Michel Onfray — Estamos seguindo em direção a uma civilização global, geral e já estamos nessa configuração. Quando temos um celular com um pacote internacional, estamos em casa em qualquer lugar do mundo. Então acho que a universalização do mercado também é uma universalização do pensamento, e isso vai acontecer rápido. Hoje aceitamos a reprodução assistida, mas não a gestação por substituição. Na França, temos esse problema. Como podemos ser contra a barriga de aluguel, se isso é feito em muitos outros países? Se alugar uma barriga na Índia, por exemplo, e vier para a França, a entrada dessa criança é proibida de ser proibida. Ou seja, se você tiver dinheiro para fazer isso na Índia, vá fazer, pois seu filho será francês de qualquer jeito. Isso quer dizer que todo o poder da ciência se tornará mundial. O problema não é mais saber se haverá civilizações que farão ciência com consciência, mas que civilizações farão ciência sem consciência com dinheiro.

Um novo homem novo?
Michel Onfray — Já é possível criar lembranças no cérebro de um rato. Lembranças de coisas que ele não viveu. É incrível. Isso quer dizer que podemos tirar lembranças do cérebro do rato e colocar coisas que ele não viveu no lugar. Se tivermos a matriz concreta da memória, então dominaremos tudo. Vão achar um jeito de você ter a lembrança de Em Busca do Tempo Perdido e de termos uma conversa sobre o livro com pessoas que nunca leram Proust. E se você tiver uma reflexão pessoal diferente, vão suprimir isso porque ela é perigosa demais.

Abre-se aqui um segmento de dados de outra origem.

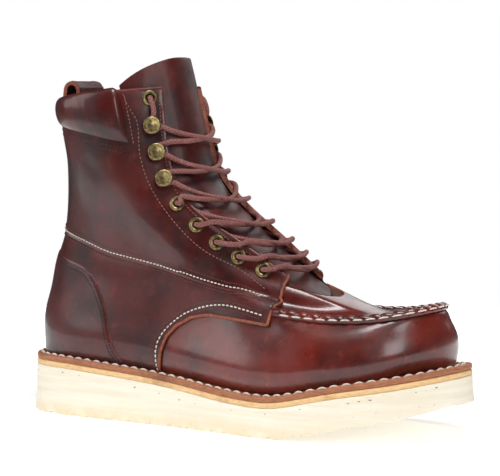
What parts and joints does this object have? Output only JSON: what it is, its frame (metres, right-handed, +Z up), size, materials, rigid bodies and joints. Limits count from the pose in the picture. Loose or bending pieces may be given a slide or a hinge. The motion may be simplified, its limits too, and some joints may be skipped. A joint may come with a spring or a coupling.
{
  "type": "wedge sole work boot",
  "caption": "Tall lace-up leather work boot for the right foot, with a moccasin toe, padded collar, pull loop and flat cream wedge sole.",
  "frame": {"origin": "middle of the sole's bounding box on the floor", "axes": "+X from heel to toe, +Y towards the inner (medial) side, +Z up"},
  "size_m": [0.302, 0.112, 0.2285],
  "materials": {
    "cream_rubber": "matte, slightly rough",
    "natural_leather": "raw edge, rounded and sanded",
    "welt_leather": "raw leather strip",
    "insole_leather": "matte",
    "burgundy_leather": "glossy pull-up leather",
    "antique_brass": "aged, satin",
    "brown_lace": "round woven cord"
  },
  "bodies": {
    "root": {"outsole": "cream_rubber", "midsole": "natural_leather", "welt": "welt_leather", "insole": "insole_leather", "upper": "burgundy_leather", "tongue": "burgundy_leather", "pull_loop": "burgundy_leather", "laces": "brown_lace", "eyelet_lateral_1": "antique_brass", "eyelet_lateral_2": "antique_brass", "eyelet_lateral_3": "antique_brass", "eyelet_lateral_4": "antique_brass", "eyelet_lateral_5": "antique_brass", "eyelet_lateral_6": "antique_brass", "hook_lateral_1": "antique_brass", "hook_lateral_2": "antique_brass", "hook_lateral_3": "antique_brass", "eyelet_medial_1": "antique_brass", "eyelet_medial_2": "antique_brass", "eyelet_medial_3": "antique_brass", "eyelet_medial_4": "antique_brass", "eyelet_medial_5": "antique_brass", "eyelet_medial_6": "antique_brass", "hook_medial_1": "antique_brass", "hook_medial_2": "antique_brass", "hook_medial_3": "antique_brass"}
  },
  "joints": []
}
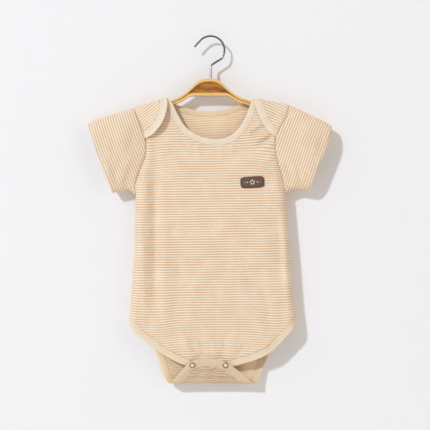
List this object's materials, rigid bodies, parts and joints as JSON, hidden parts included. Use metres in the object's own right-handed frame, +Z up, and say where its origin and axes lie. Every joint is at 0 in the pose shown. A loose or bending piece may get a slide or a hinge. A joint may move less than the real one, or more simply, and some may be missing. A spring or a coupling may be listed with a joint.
{
  "type": "baby romper on hanger",
  "caption": "Short-sleeved striped baby romper with an envelope neck and a snapped crotch, hanging flat on a small moulded hanger with a wire hook.",
  "frame": {"origin": "the hook's mount: the lowest point of the rail's side of the hook, on the inside of its bend at its top, in the middle plane of the hanger", "axes": "+Z up, -Y out of the garment's front towards the viewer, +X to the viewer's right"},
  "size_m": [0.3746, 0.0347, 0.5365],
  "materials": {
    "jersey": "fine ivory and tan striped cotton jersey",
    "rib": "plain cream rib knit",
    "badge": "brown woven patch",
    "snap": "dull nickel",
    "hanger": "golden brown moulding, glossy",
    "hook": "polished steel wire"
  },
  "bodies": {
    "root": {"front_panel": "jersey", "back_panel": "jersey", "sleeve_left": "jersey", "sleeve_right": "jersey", "neck_binding_front": "rib", "neck_binding_back": "rib", "leg_binding_front": "rib", "leg_binding_back": "rib", "chest_badge": "badge", "snap_ring_front_left": "snap", "snap_ring_front_right": "snap", "snap_ring_inside_left": "snap", "snap_ring_inside_right": "snap", "snap_socket_left": "snap", "snap_socket_right": "snap", "hanger_body": "hanger", "hanger_hook": "hook"}
  },
  "joints": []
}
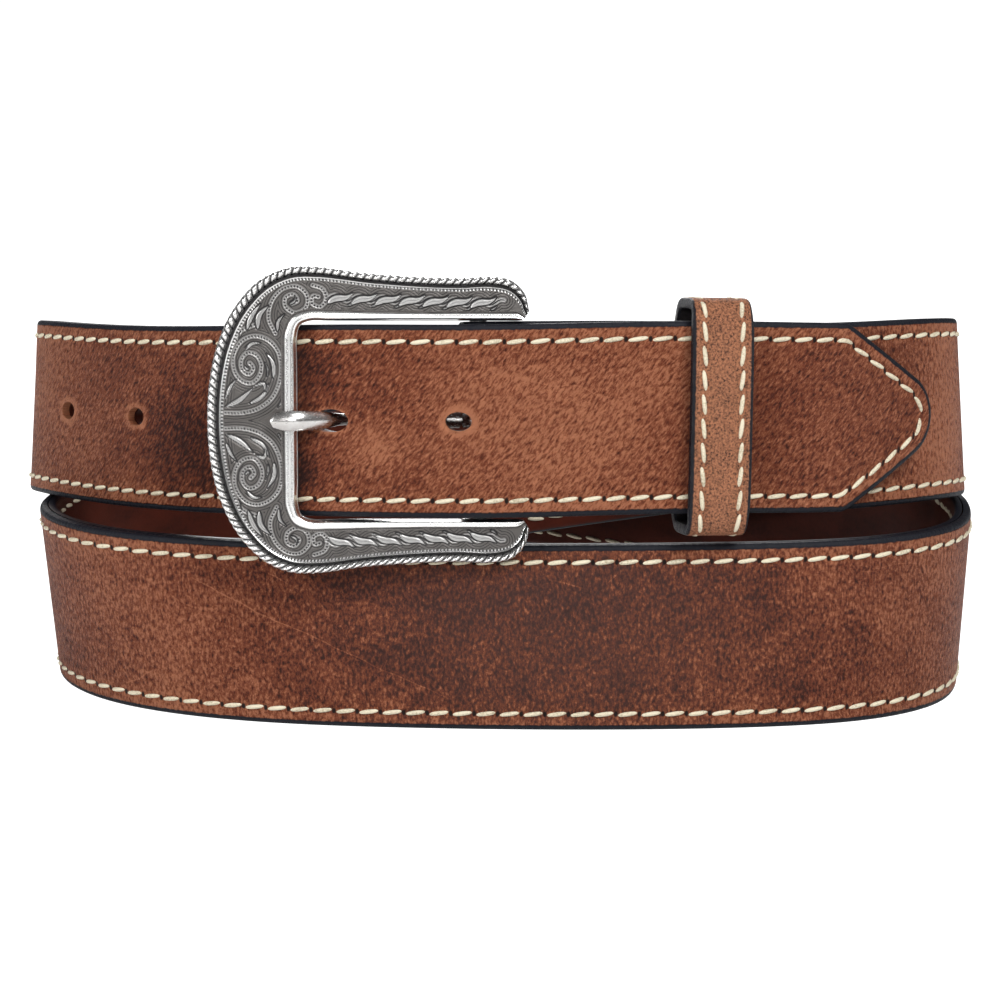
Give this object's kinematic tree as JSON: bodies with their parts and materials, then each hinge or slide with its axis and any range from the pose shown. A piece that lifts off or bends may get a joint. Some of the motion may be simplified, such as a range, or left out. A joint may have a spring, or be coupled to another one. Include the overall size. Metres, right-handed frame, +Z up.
{
  "type": "western belt",
  "caption": "Buckled western leather belt coiled in turns and standing on its edge, with a carved-look horseshoe buckle, a stitched keeper and a pointed tip.",
  "frame": {"origin": "under the middle of the coil's bounding box, on the surface it stands on", "axes": "+Z up, the buckle and the tip face -Y, the tip points to +X"},
  "size_m": [0.2092, 0.1221, 0.0938],
  "materials": {
    "strap_leather": "waxed pull-up brown, with painted dark edges",
    "lining_leather": "smooth reddish brown",
    "keeper_leather": "pitted tan brown",
    "buckle_metal": "antique silver with blackened recesses"
  },
  "bodies": {
    "root": {"strap_outer": "strap_leather", "strap_lining": "lining_leather", "keeper": "keeper_leather", "buckle_frame": "buckle_metal", "buckle_prong": "buckle_metal"}
  },
  "joints": []
}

Então eu acho que tudo que estão preparando na Costa Oeste dos EUA como um homem novo, que seria fabricado pela ciência, com a possibilidade que temos hoje de passar tudo que temos em dados digitais para o cérebro e passar o que temos no cérebro para as máquinas — ou seja, o pareamento entre o vivo, o humano e o mecânico… Se passarmos a máquina para o cérebro e vice-versa, então fabricaremos algo que será pós-humano. Quando chegarmos ao pós-humano, à transgênese — e isso só deve exigir três ou quatro gerações —, vamos rir da nossa época e da nossa civilização.